“你要这样我还怎么观察损伤情况,怎么清创?”
盖泽的法语是小时候被逼着学的,带着浓重的德国口音,听起来比善望还蹩脚:“我是怕它坏了,我还没结婚呢!”
“放心吧,已经坏了。”塞迪约看向身后两人,“继续记录:尿道断口处覆血凝块,并向外脱出一带蒂块状黏膜样组织,8mm*4mm。其蒂部与丁丁内尿道黏膜相连,无法取出。”
盖泽等他说完,这才问道:“我不了解医学,但我听我家老头字说,那個叫卡维的医生能治好它的是吧?”
“你问我我问谁去?”塞迪约继续做着清创,“反正去叫他了,来了就知道了,等着吧。”
盖泽头上顶着大波浪金发,满怀希望的眼神里多少还有点忐忑,猛地灌下几口ya片酊,心里很后悔:“要知道今天会这样,之前我爸和他吃饭的饭局就该去一趟的,混个脸熟也好,现在聊起来也不至于那么尴尬。”
“啊?”塞迪约没想到他后悔的是这件事,忍不住吐槽,“早知道会这样,就不该去逗马。”
“都和伱说了那都是为了艺术!”
“行吧行吧.”
塞迪约按照卡维对伤口的要求做了个简单处理,接下去就超出他的操作范围了。
一般遇到这种程度的撕裂伤,就算尽力去做缝合,结果也不好。感染就是一道过不去的坎,后期溃烂是逃不掉的。再者就是尿道,他的技巧做不到尿道缝合,说不定缝多少就梗阻多少,还不如直接截掉干脆。
但正像盖泽说的那样,他不行不代表卡维不行。
诸如尿道、血管这类精细管道,在卡维手里却有一套独特的缝合方法,不仅能保持缝合牢固,还能尽可能地减少增生。
马场老板肯定没办法训斥盖泽,好歹是主席的儿子,就只能训斥自家的管理员:“都是你,叫你早点起床给马喂饲料,你就是不听!现在好了,盖泽先生受了那么重的伤,下半生怎么办?”
“我我哪儿知道他会,我也警告过他的!”
“还在狡辩,还在推卸责任!!!”
盖泽倒是很洒脱,听到门外在训斥,连忙扯开嗓门把老板叫了进去:“哎呀,都是我不小心,和他没关系,你别难为嘶~~教授,你轻点儿啊!!!”
塞迪约丢掉纱布和止血钳,摇头对一旁的苏黎世医院医生说道:“我在按照卡维医生的要求做清创,不做干净,他没法缝合怎么办?”
“好好,只要能接上去,怎么样都行。

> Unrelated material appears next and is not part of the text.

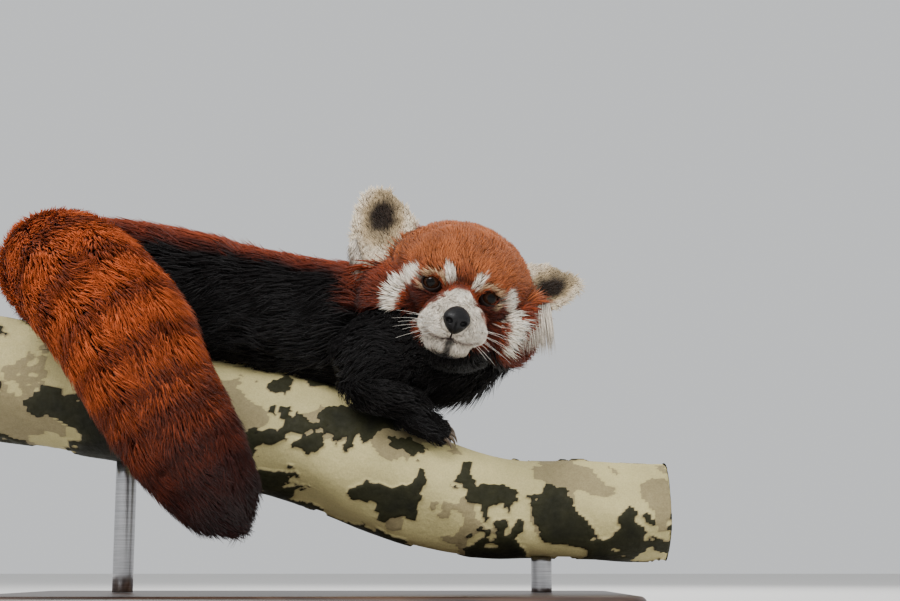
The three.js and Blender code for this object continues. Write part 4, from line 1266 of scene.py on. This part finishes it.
def make_nose():
    """Broad pad, narrower below, with comma nostrils and a groove down its middle."""

    def pad(rows):
        x, y, z = rows.T
        narrow = 1 - 0.34 * np.maximum(0, -z) - 0.1 * np.maximum(0, z) ** 3
        p = np.stack([x * NOSE_SIZE[0] * narrow, y * NOSE_SIZE[1], z * NOSE_SIZE[2]], axis=1)
        p[:, 1] -= 2.2 * smooth(0.2, 0.9, z)
        for side in (-1, 1):
            hole = np.hypot((p[:, 0] - side * 5.4 - side * 0.25 * (p[:, 2] + 1)) / 2.6, (p[:, 2] + 1.4) / 2.0)
            curl = np.hypot((p[:, 0] - side * 8.2) / 2.6, (p[:, 2] + 3.6) / 1.1)
            p[:, 1] -= (rows[:, 1] > 0) * (3.4 * smooth(1.15, 0.5, hole) + 1.5 * smooth(1.2, 0.4, curl))
        p[:, 1] -= (rows[:, 1] > 0) * smooth(0.9, 0.1, np.abs(p[:, 0])) * smooth(2, -3, p[:, 2])
        return head_place(p + NOSE_AT)

    bm = bmesh.new()
    ball(bm, 96, 64, lambda rows: pad(rows[:, [0, 2, 1]]))
    nose = keep("nose_pad", bm)
    show(nose, hide_finish("nose leather", tone(11, 10, 11), 0.4, 1500, 0.00035))
    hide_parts("nose")


def on_face(skin, a, c, proud=0.0):
    """The place on the skin's front at (a, c) of the head's frame, in millimetres of the world."""
    start = head_place((a, 90, c))[0]
    hit, where, _, _ = skin.ray_cast(Vector(start * MM), Vector(-AHEAD))
    if not hit:
        raise RuntimeError("no skin ahead of the face at %.1f, %.1f" % (a, c))
    return np.array(where) / MM + AHEAD * proud


def make_mouth(skin):
    """Dark lips along the mouth line and the short line down from the nose."""
    bm = bmesh.new()
    for side in (-1, 1):
        path = [on_face(skin, side * a, c, 0.3) for a, c in LIPS[:4]]
        curved_bar(bm, 10, 24, path, lambda k: 0.85 * (1 - 0.85 * k**2) + 0.1)
    path = [on_face(skin, 0, c, 0.4) for c in (-32, -34, -36, -37.3)]
    curved_bar(bm, 8, 10, path, lambda k: 0.7 + 0 * k)
    mouth = keep("lips", bm)
    show(mouth, hide_finish("lip hide", tone(38, 24, 20), 0.5, 1100, 0.0002))


WHISKER_BEND = ((0, 0), (0.35, 0.1), (0.7, 0.45), (1, 1))  # share of the length, share of the sag


def make_whiskers(skin, settings, seed):
    """Stiff white whiskers in four rows on each side of the muzzle."""
    draw = np.random.default_rng(seed)
    bm = bmesh.new()
    for side in (-1, 1):
        for i in range(settings.whiskers):
            row, place = i % 4, i // 4
            a = side * (11 + 3.6 * place + draw.uniform(-0.6, 0.6))
            c = -25.5 - 2.7 * row + draw.uniform(-0.5, 0.5)
            start = on_face(skin, a, c, -1)
            reach = settings.whisker_length / MM * (0.55 + 0.11 * place) * draw.uniform(0.8, 1.05)
            rise = 0.12 - 0.2 * row + draw.uniform(-0.1, 0.1)
            out = unit(ACROSS * side + AHEAD * (0.42 - 0.13 * place) + UPWARD * rise)
            sag = UPWARD * -0.12 * reach
            path = [start + out * reach * k + sag * drop for k, drop in WHISKER_BEND]
            curved_bar(bm, 5, 8, path, lambda k: 0.1 * (1 - 0.8 * k) + 0.03)
    whiskers = keep("whiskers", bm)
    show(whiskers, horn_finish("white whisker", tone(226, 220, 208), 0.4))


def make_claws():
    """Five curved claws on each paw."""
    bm = bmesh.new()
    for side in (-1, 1):
        for paw in PAWS:
            for along, over in toe_roots(paw[3]):
                path = paw_place(side, paw, [
                    (along + 7.5 + 9 * k, over, 1.2 - 6.0 * k * k) for k in (0, 0.33, 0.66, 1)
                ])
                curved_bar(bm, 10, 8, path, lambda k: 1.7 * (1 - k) ** 0.7 + 0.08)
    claws = keep("claws", bm)
    show(claws, horn_finish("claw horn", tone(92, 78, 64), 0.35))


# The perch and its stand

# The limb's middle line and radius: x, z, radius
PERCH = [
    (-300, 195, 48), (-255, 189, 48), (-175, 174, 48), (-75, 152, 49), (-15, 140, 49), (20, 128, 48),
    (60, 108, 45), (96, 96, 43), (145, 86, 39), (192, 83, 38), (255, 82, 38), (310, 84, 38),
]
PERCH_END = 272
BASE_CORNER = 0.022  # rounding of the base's upright corners, in metres


def plate_field(p, low):
    """How old the bark is at a place, 0 for new cream bark to 1 for the oldest plates; the dark plates are
    made more common towards the underside.
    """
    at = Vector(p) * 0.018
    bent = at + Vector((noise.noise(at * 2.3), noise.noise(at * 2.3 + Vector((7, 1, 3))), 0)) * 0.45
    broad = noise.noise(bent * 1.25 + Vector((3.3, 0, 5.1)))
    second = noise.noise(bent * 1.3 + Vector((9, 4, 2)))
    cell = noise.voronoi(bent * 1.9)[0]
    ragged = 0.12 * noise.noise(at * 7.5) + 0.06 * noise.noise(at * 17)
    # low makes the limb darker towards the bottom.
    old = 0.49 + 0.75 * broad + 0.3 * (cell[1] - cell[0] - 0.25) + 0.13 * low + ragged
    young = 0.2 + 0.25 * smooth(0.1, 0.14, second + ragged)
    return young + (0.58 + 0.4 * min(1.0, max(0.0, old - 0.55) * 2) - young) * smooth(0.53, 0.56, old)


def make_perch(settings):
    fields = {}

    def place(k, turn):
        line = [(x, 0, z) for x, z, _ in PERCH]
        t = 0.035 + 0.93 * k
        along = unit(spline(line, t + STEP) - spline(line, t - STEP))
        up = np.stack([-along[:, 2], 0 * t, along[:, 0]], axis=1)
        radius = spline([(r,) for _, _, r in PERCH], t)[:, 0]
        radius = radius + 1.2 * np.sin(3 * turn + 11 * t) + 0.9 * np.sin(5 * turn - 23 * t)
        way = up * column(np.sin(turn)) + np.array([0.0, 1.0, 0.0]) * column(np.cos(turn))
        rows = spline(line, t) + way * column(radius)
        plate = np.array([plate_field(row, -math.sin(angle)) for row, angle in zip(rows, turn)])
        fields["plate"] = plate
        lump = np.array([noise.noise(Vector(row) * 0.03) for row in rows])
        raised = smooth(0.54, 0.58, plate) + 0.35 * smooth(0.39, 0.43, plate)
        rows = rows + way * column(settings.flake / MM * raised + 1.1 * lump - 1.2)
        ends = np.abs(rows[:, 0]) > PERCH_END
        rows[ends] -= way[ends] * 1.2
        rows[ends, 0] = np.sign(rows[ends, 0]) * PERCH_END
        return rows

    bm = bmesh.new()
    layer = bm.verts.layers.float.new("plate")
    verts = bar(bm, 190, 250, place)
    for v, value in zip(verts, fields["plate"]):
        v[layer] = value
    sawn = [int(all(abs(v.co.x) > (PERCH_END - 0.05) * MM for v in face.verts)) for face in bm.faces]
    perch = keep("bark_perch", bm)
    show(perch, bark_finish())
    perch.data.materials.append(cut_wood_finish())
    perch.data.polygons.foreach_set("material_index", sawn)
    perch.data.polygons.foreach_set("use_smooth", [not flat for flat in sawn])
    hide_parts("perch_branch")


def make_stand(settings):
    low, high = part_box("stand_base")
    bm = bmesh.new()
    bmesh.ops.create_cube(bm, size=1)
    size, middle = Vector(high) - Vector(low), (Vector(high) + Vector(low)) / 2
    bmesh.ops.scale(bm, vec=size, verts=bm.verts)
    bmesh.ops.translate(bm, vec=middle, verts=bm.verts)
    upright = [e for e in bm.edges if abs(e.verts[0].co.z - e.verts[1].co.z) > 0.001]
    rounding = {"affect": "EDGES", "profile": 0.5, "material": -1}
    bmesh.ops.bevel(bm, geom=upright, offset=BASE_CORNER, segments=10, **rounding)
    top = max(v.co.z for v in bm.verts)
    rim = [e for e in bm.edges if all(abs(v.co.z - top) < 1e-5 for v in e.verts) and len(e.link_faces) == 2
           and any(abs(f.normal.z) < 0.5 for f in e.link_faces)]
    bmesh.ops.bevel(bm, geom=rim, offset=settings.base_edge, segments=5, **rounding)
    base = keep("display_base", bm, False)
    for face in base.data.polygons:
        face.use_smooth = abs(face.normal.z) < 0.999 and face.area < 0.002
    show(base, base_finish())
    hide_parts("stand_base")
    finish = rod_finish()
    for node in ("stand_rod_left", "stand_rod_right"):
        low, high = (np.array(corner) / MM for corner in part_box(node))
        middle = (low + high) / 2
        radius = (high[0] - low[0]) / 2
        bm = bmesh.new()

        def place(k, turn):
            x, y = middle[0] + radius * np.cos(turn), middle[1] + radius * np.sin(turn)
            return np.stack([x, y, low[2] + (high[2] - low[2]) * k], axis=1)

        bar(bm, 48, 6, place)
        rod = keep(node.replace("stand_", "display_"), bm)
        show(rod, finish)
        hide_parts(node)


# The stage

CAMERA_AT, CAMERA_RISE, CAMERA_LENS = (0.104, -1.23213, 0.03939), 9.7, 62.5


def make_stage():
    bm = bmesh.new()
    bmesh.ops.create_grid(bm, x_segments=8, y_segments=8, size=9)
    floor = keep("floor", bm)
    pale = Finish("pale floor", Roughness=0.85)
    fine = pale.grain(60, 0.3)
    tint = pale.ramp(fine.outputs["Mask"], [(0.0, (0.66, 0.65, 0.63)), (1.0, (0.72, 0.71, 0.69))])
    pale.link(tint, pale.shader.inputs["Base Color"])
    floor.data.materials.append(pale.material)
    lights = [
        ("key", (-0.9, -1.5, 1.9), 1.0, 58), ("fill", (1.7, -1.2, 0.9), 1.4, 12),
        ("back", (0.4, 1.5, 1.5), 1.2, 36), ("face", (0.5, -1.6, 0.5), 0.9, 8),
    ]
    for name, at, size, power in lights:
        light = bpy.data.lights.new(name, "AREA")
        light.energy = power
        light.size = size
        lamp = add_object(name, light)
        lamp.location = at
        lamp.visible_glossy = name == "key"
        lamp.rotation_euler = (Vector((0, -0.05, 0.2)) - Vector(at)).to_track_quat("-Z", "Y").to_euler()
    world = bpy.data.worlds.new("studio")
    world.use_nodes = True
    sky = world.node_tree.nodes["Background"].inputs
    sky["Color"].default_value = (0.86, 0.88, 0.9, 1)
    sky["Strength"].default_value = 0.85
    bpy.context.scene.world = world
    lens = bpy.data.cameras.new("camera")
    lens.lens = CAMERA_LENS
    lens.clip_end = 40
    camera = add_object("camera", lens)
    camera.location = CAMERA_AT
    camera.rotation_euler = (math.radians(90 + CAMERA_RISE), 0, 0)
    bpy.context.scene.camera = camera


# Operators and panel


def settings_of(context):
    return context.scene.red_panda


def skin_of():
    skin = bpy.data.objects.get("skin")
    if skin is None:
        raise RuntimeError("the skin comes first")
    return skin


class PANDA_OT_stage(bpy.types.Operator):
    """Lay the floor and set the lights and the camera"""

    bl_idname = "panda.stage"
    bl_label = "Stage"

    def execute(self, context):
        make_stage()
        return {"FINISHED"}


class PANDA_OT_stand(bpy.types.Operator):
    """Make the display base and its rods"""

    bl_idname = "panda.stand"
    bl_label = "Stand"

    def execute(self, context):
        make_stand(settings_of(context).perch)
        return {"FINISHED"}


class PANDA_OT_perch(bpy.types.Operator):
    """Make the cut length of plane-tree limb"""

    bl_idname = "panda.perch"
    bl_label = "Perch"

    def execute(self, context):
        make_perch(settings_of(context).perch)
        return {"FINISHED"}


class PANDA_OT_skin(bpy.types.Operator):
    """Make the one skin under the coat"""

    bl_idname = "panda.skin"
    bl_label = "Skin"

    def execute(self, context):
        make_skin(settings_of(context).coat)
        return {"FINISHED"}


class PANDA_OT_face(bpy.types.Operator):
    """Make the eyes, lids, nose, lips, whiskers and claws"""

    bl_idname = "panda.face"
    bl_label = "Face and claws"

    def execute(self, context):
        settings = settings_of(context)
        make_eyes(settings.head)
        make_nose()
        make_mouth(skin_of())
        make_whiskers(skin_of(), settings.head, settings.coat.seed)
        make_claws()
        return {"FINISHED"}


class PANDA_OT_coat(bpy.types.Operator):
    """Grow the coat over the skin"""

    bl_idname = "panda.coat"
    bl_label = "Coat"

    def execute(self, context):
        settings = settings_of(context).coat
        make_coat(skin_of(), settings)
        long_locks(Palette(settings), coat_finish("long white hair", 0.65, 0.06), settings.seed)
        return {"FINISHED"}


class PANDA_PT_panel(bpy.types.Panel):
    """Lists the pieces and their settings"""

    bl_idname = "PANDA_PT_panel"
    bl_label = "Red panda"
    bl_space_type = "VIEW_3D"
    bl_region_type = "UI"
    bl_category = "Red panda"

    def draw(self, context):
        settings = settings_of(context)
        for group in (settings.coat, settings.head, settings.perch):
            box = self.layout.box()
            for name in group.bl_rna.properties.keys():
                if name not in ("rna_type", "name"):
                    box.prop(group, name)
        for operator in OPERATORS:
            self.layout.operator(operator.bl_idname)


OPERATORS = (PANDA_OT_stage, PANDA_OT_stand, PANDA_OT_perch, PANDA_OT_skin, PANDA_OT_face, PANDA_OT_coat)
CLASSES = (CoatSettings, HeadSettings, PerchSettings, RedPandaSettings, *OPERATORS, PANDA_PT_panel)


def register():
    for cls in CLASSES:
        bpy.utils.register_class(cls)
    bpy.types.Scene.red_panda = PointerProperty(type=RedPandaSettings)


def unregister():
    del bpy.types.Scene.red_panda
    for cls in reversed(CLASSES):
        bpy.utils.unregister_class(cls)


def main():
    register()
    bpy.ops.panda.stage()
    bpy.ops.panda.stand()
    bpy.ops.panda.perch()
    bpy.ops.panda.skin()
    bpy.ops.panda.face()
    bpy.ops.panda.coat()


if __name__ == "__main__":
    main()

”
两人说卡维,卡维就到,而且是和那位已经卸任主席职务的梅尔基奥尔一起到的。
刚进门,这位54岁的主席就快步上去一巴掌拍在他身上,只要不是伤口,其它位置都可以是他输出愤怒的发泄口:“你又没事儿在外搞什么?啊?不好好学东西就知道给我惹事!!!”
“爸,我,我就是去画个画。”盖泽只能猫着腰,用手臂和后背挡住身体,“我又没做什么坏事,我就是想画画。”